Bug 2177864
| Summary: | [5.2 ceph cluster] Both MDS are stuck in replay | ||
|---|---|---|---|
| Product: | [Red Hat Storage] Red Hat Ceph Storage | Reporter: | Brett Hull <bhull> |
| Component: | CephFS | Assignee: | Venky Shankar <vshankar> |
| Status: | CLOSED INSUFFICIENT_DATA | QA Contact: | Hemanth Kumar <hyelloji> |
| Severity: | high | Docs Contact: | |
| Priority: | high | ||
| Version: | 5.2 | CC: | ceph-eng-bugs, cephqe-warriors, gfarnum, snipp, vshankar |
| Target Milestone: | --- | ||
| Target Release: | 6.1z1 | ||
| Hardware: | x86_64 | ||
| OS: | Linux | ||
| Whiteboard: | |||
| Fixed In Version: | Doc Type: | If docs needed, set a value | |
| Doc Text: | Story Points: | --- | |
| Clone Of: | Environment: | ||
| Last Closed: | 2023-07-12 01:42:56 UTC | Type: | Bug |
| Regression: | --- | Mount Type: | --- |
| Documentation: | --- | CRM: | |
| Verified Versions: | Category: | --- | |
| oVirt Team: | --- | RHEL 7.3 requirements from Atomic Host: | |
| Cloudforms Team: | --- | Target Upstream Version: | |
| Embargoed: | |||
Description of problem: both mds 0 and 1 are stuck in replay, keeps failing to standby mds.
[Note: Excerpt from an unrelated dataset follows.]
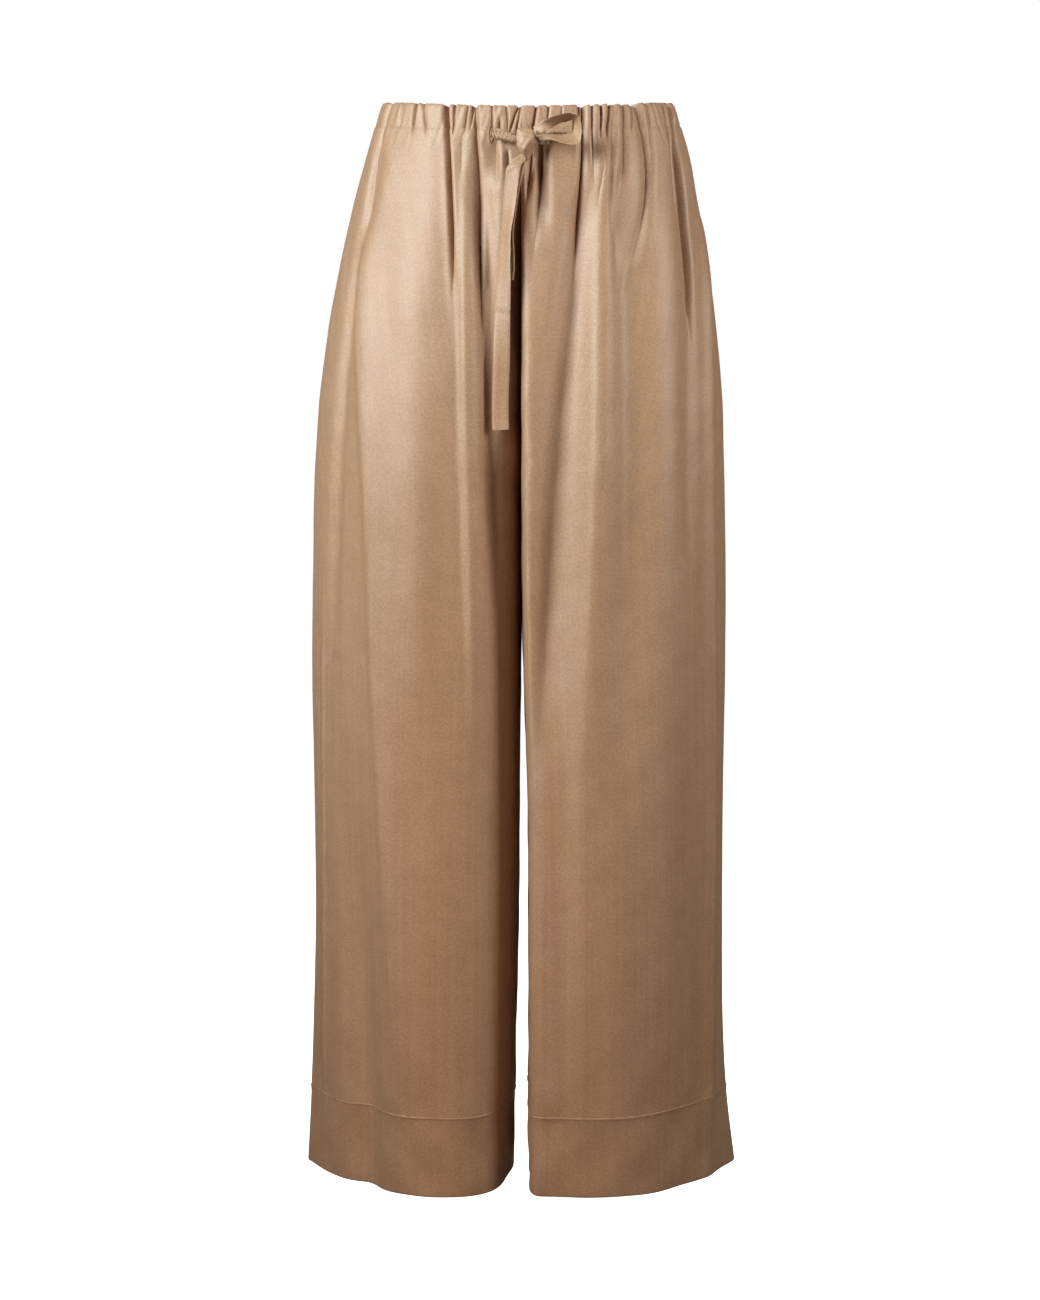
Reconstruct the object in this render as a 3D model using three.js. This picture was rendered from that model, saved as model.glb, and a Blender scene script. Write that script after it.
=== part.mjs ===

Prior to issue: 1) both mds active. 2) kicked off a mds scrub via: a) ceph tell mds.0 scrub start / recursive,repair Attempted to pause mds scrubs This mds paused quickly ceph-mds.root.host7.oqqvka.asok This one is still trying to pause ceph-mds.root.host3.rdnzhn.asok tried to abort after pausing has been running for 10 minutes, now its just stuck pausing+aborting { "status": "PAUSING+ABORTING (2959255 inodes in the stack)", "scrubs": { "382d27c9-2a0f-472e-bc68-3149557ff890": { "path": "/", "tag": "382d27c9-2a0f-472e-bc68-3149557ff890", "options": "recursive,repair" } } } The pausing/aborting would not clear on its own. we ended up failing both mds, after that all mds scrubing had stopped. we kicked off mds scrub again, and it finished for both mds. we also did a compaction of the omap for each ssd. We have mounted 70 clients and re-started their rsyncs. So we are back up, and appear stable. ceph fs status root - 70 clients ==== RANK STATE MDS ACTIVITY DNS INOS DIRS CAPS 0 active root.host1.amvgfe Reqs: 667 /s 8258k 8250k 230k 283k 1 active root.host3.rdnzhn Reqs: 2610 /s 4333k 4333k 28.7k 376k POOL TYPE USED AVAIL cephfs.meta metadata 45.0G 12.8T cephfs.data data 128T 244T STANDBY MDS root.host7.oqqvka root.host5.lbrqru MDS version: ceph version 16.2.8-85.el8cp (0bdc6db9a80af40dd496b05674a938d406a9f6f5) pacific (stable) Version-Release number of selected component (if applicable): MDS version: ceph version 16.2.8-85.el8cp How reproducible: This is not reproducible, but we have seen it twice so far. 1) 21-Feb-2023 - both mds' were stuck in replay 2) 07-Mar-2023 - One mds stuck in replay a) mds.1 was stuck in replay for aprox. 15 minutes. b) then went to reconnect, rejoin, active c) finished. Steps to Reproduce: N/A Actual results: MDS stuck in replay. Ceph only cluster. Expected results: MDS do not become stuck. Additional info: Similar if not the same behavior reported in BZ 2107110 - closed with not enough data. Causes cephFS to be unavailable. users are impacted.